Jodi Ide’s classroom on Wednesday, Sept. 17, 2014 seemed more like a meeting of the United Nations than a high school social studies class.
The visitors, who hailed from such far-flung locations as Algeria, Jordan, Kuwait, Lebanon, Morocco, Oman, Saudi Arabia, Sudan, Tunisia, and Yemen, are traveling the country, seeking positive dialogue and cultural exchanges with American teachers and teens.
Aided by translators, the students and the foreign guests, who were part of the State Department’s International Visitor Leadership Program, had a robust hour-long discussion about such topics as education, women’s rights, and the role of faith in culture and government.
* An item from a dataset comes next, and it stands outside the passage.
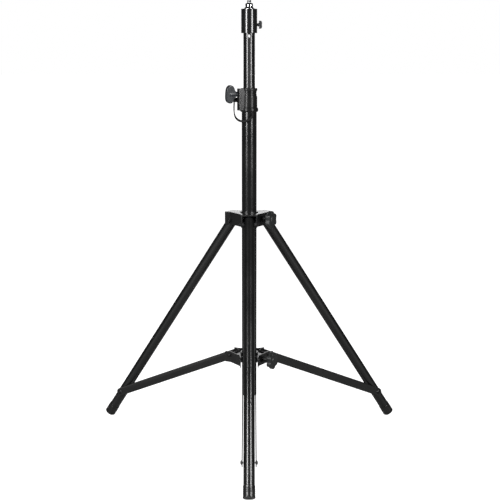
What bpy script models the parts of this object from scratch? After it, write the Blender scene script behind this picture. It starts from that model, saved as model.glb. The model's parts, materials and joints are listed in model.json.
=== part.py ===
"""A telescopic lighting stand on a folding tripod, in metres, with +Z up.

The mast is two round tubes. The inner one slides in the outer one and is held by a clamp collar.
Two sheet-metal brackets grip the outer tube with star knobs. The legs hinge in the upper bracket,
and pairs of flat braces run from the lower bracket to the legs, so that the tripod folds like an umbrella.
Each arm of the tripod has its own empty, whose +X points outwards along the arm.
"""

import math

import bmesh
import bpy
from mathutils import Matrix, Vector

GAP = 0.0003
SAME_POINT = 5e-6

# The three arms of the tripod, as angles about the mast from +X.
ARMS = {"front": 270.0, "right": 30.0, "left": 150.0}

# Legs: hinge in the upper bracket, pivot of the braces on the leg, and the middle of the foot's end.
HINGE_RADIUS = 0.0585
HINGE_HEIGHT = 0.6798
LEG_ANGLE = math.radians(35.12)
LEG_TO_BRACE = 0.7234
LEG_LENGTH = 0.8191
LEG_TOP = 0.013
LEG_OUTER = 0.0156
LEG_WALL = 0.0015
FOOT_OUTER = 0.0171
FOOT_COVER = 0.032
FOOT_SOLE = 0.002
TUBE_SHORT_OF_FOOT = 0.006

# Braces: two flat bars beside each leg, on a rivet in the lower bracket.
BRACE_RADIUS = 0.0549
BRACE_HEIGHT = 0.2650
BAR_HEIGHT = 0.0254
BAR_THICKNESS = 0.0028
BAR_MIDDLE = 0.0190
SPACER_OUTER = 0.0050
BOLT_RADIUS = 0.0030
BOLT_HEAD = 0.0058
RIVET_HEAD = 0.0054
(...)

The students also shared smiles with the delegation joking, laughing and posing for photographs (and even a few “selfies”) for Twitter, Facebook, Snapchat and Instagram.
After the delegation had left the school, Brighton Principal Charisse Hilton told Ide and her students that the translators had commented to her that the level of discussion was among the best they’d experienced in their travels. She reported being told that the students’ questions and comments were “college-level.”
“We know we have awesome teachers and great students,” Hilton said.
Board member Kim Horiuchi also attended the event and gave the group a warm welcome. “What a great experience for our students to learn about different cultures and religions and people,” she said.